Le numérique, nouvelle partition de l’économie musicale
Le thème retenu, « Musique et enjeux économiques en Afrique à l’ère du numérique », résonne particulièrement dans un pays où la jeunesse constitue la majorité démographique et où l’accès aux plates-formes de streaming progresse. Pour le commissaire général Hugues Ondaye, il s’agit de « transformer la créativité en valeur ajoutée mesurable », autrement dit de passer d’une économie fondée sur le spectacle vivant à un modèle combinant performances scéniques, diffusion en ligne et monétisation transfrontalière. Les conférences organisées en marge des concerts abordent ainsi la gestion des droits d’auteur, la protection des catalogues locaux et l’importance des incubateurs technologiques, autant de clés pour éviter l’exode des talents.
Un format réduit mais une ambition intacte
L’équation budgétaire demeure serrée : la baisse des recettes pétrolières et les priorités sociales ont conduit les organisateurs à privilégier une édition qualifiée de « compacte ». Les loges, les scènes et les programmes ont été rationalisés, mais l’esprit de fête se diffuse dans les rues adjacentes, où les fanfares improvisent des intermèdes et où les vendeurs de disques compacts cohabitent avec les start-ups proposant des codes QR pour télécharger des EP. Cette hybridation témoigne d’une recherche d’efficacité et de modernité que de nombreux artistes saluent. « Nous jouons moins de dates, mais nous touchons en direct nos fans en Côte d’Ivoire ou au Cap-Vert grâce au livestream », résume la chanteuse Nayah, invitée phare de la soirée inaugurale.

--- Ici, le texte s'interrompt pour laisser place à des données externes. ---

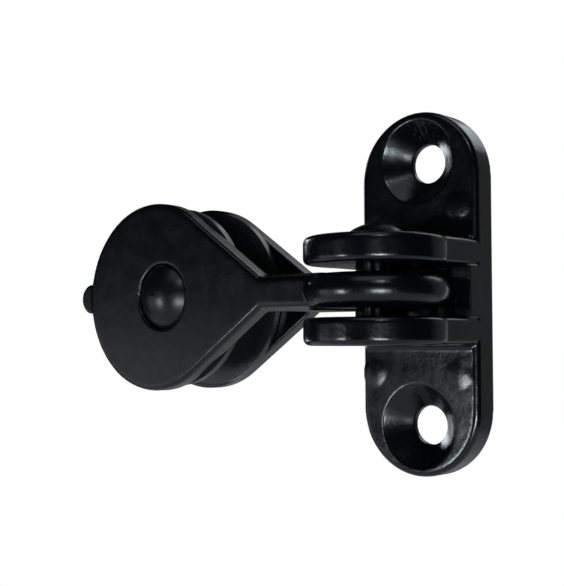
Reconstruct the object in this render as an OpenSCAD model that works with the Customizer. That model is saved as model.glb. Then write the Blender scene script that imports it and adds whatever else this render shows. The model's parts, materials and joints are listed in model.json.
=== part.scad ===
// Swivelling single sheave block on a wall plate, in millimetres.
// Origin: centre of the plate's back face. +Z runs up the plate and -Y points away from the wall.
// The arm is drawn swung to -X, parallel to the plate, and turns about a vertical pin.

/* [Mounting plate] */
// Overall height of the plate, end to end
plate_l = 46.6; // [44:0.1:60]
// Width of the plate and of the clevis ears
plate_w = 17.4; // [16:0.1:20]
// Thickness of the plate
plate_t = 3.8; // [3:0.1:5]
// Distance from each screw hole's centre to the nearer end of the plate
hole_edge = 6.4; // [6.2:0.1:8]
// Diameter of each screw hole, for a No. 10 (4.8 mm) countersunk screw
hole_d = 5; // [4.3:0.1:5.5]
// Diameter of each 90 degree countersink at the front face
csk_d = 10.8; // [8:0.1:10.8]
// Diameter of the low moulded pads on the front face
pad_d = 3.9; // [2:0.1:4.4]

/* [Clevis] */
// Distance from the wall to the swivel axis
pin_y = 12.7; // [12.4:0.1:18]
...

La création locale en quête de retombées durables
Au-delà de l’instant festif, le gouvernement espère que la visibilité internationale du Fespam incitera les investisseurs à soutenir la chaîne de valeur musicale : studios d’enregistrement, écoles d’ingénierie sonore, tournées régionales et exportation de contenus. Le ministère en charge des PME a d’ailleurs annoncé un fonds de garantie ciblé pour les entrepreneurs culturels, mesure accueillie favorablement par les acteurs professionnels. Dans les couloirs du Palais des Congrès, il se murmure que plusieurs compagnies télécoms préparent des contrats de sponsoring intégrant un volet data subventionné, manière de démocratiser l’écoute légale de musique congolaise sur smartphone.
Une diplomatie des rythmes au service de la jeunesse
Si la dimension artistique reste la plus visible, le Fespam joue également un rôle de soft power. En ces temps où les enjeux sécuritaires et climatiques saturent l’agenda continental, la musique offre un langage commun susceptible de renforcer les solidarités régionales. Les jeunes Brazzavillois, nombreux à fréquenter les ateliers de beat-making organisés en marge des concerts, mesurent à quel point la maîtrise d’un logiciel de production peut valoir passeport professionnel. L’écho médiatique du festival, amplifié par les chaînes internationales et les influenceurs culturels, contribue enfin à valoriser l’image d’un Congo capable d’accueillir des manifestations panafricaines d’envergure et de dialoguer avec l’économie créative globale.
Vers une nouvelle ère pour le Fespam
Tandis que les notes de rumba se mêlent aux pulsations électroniques, la clôture programmée dans une semaine promet déjà un bilan dense. Les organisateurs veulent tirer des enseignements d’une édition placée sous le signe de la sobriété inventive : mutualisation des scènes, diffusion numérique et gouvernance inclusive. Les partenaires internationaux, eux, observeront la capacité du festival à convertir son prestige symbolique en partenariats pérennes. Pour Brazzaville, capitale d’un État désireux de conjuguer patrimoine et innovation, l’enjeu dépasse la simple célébration : il s’agit d’installer durablement la musique au cœur du développement et de faire chanter l’avenir, malgré les contraintes, sur une portée élargie.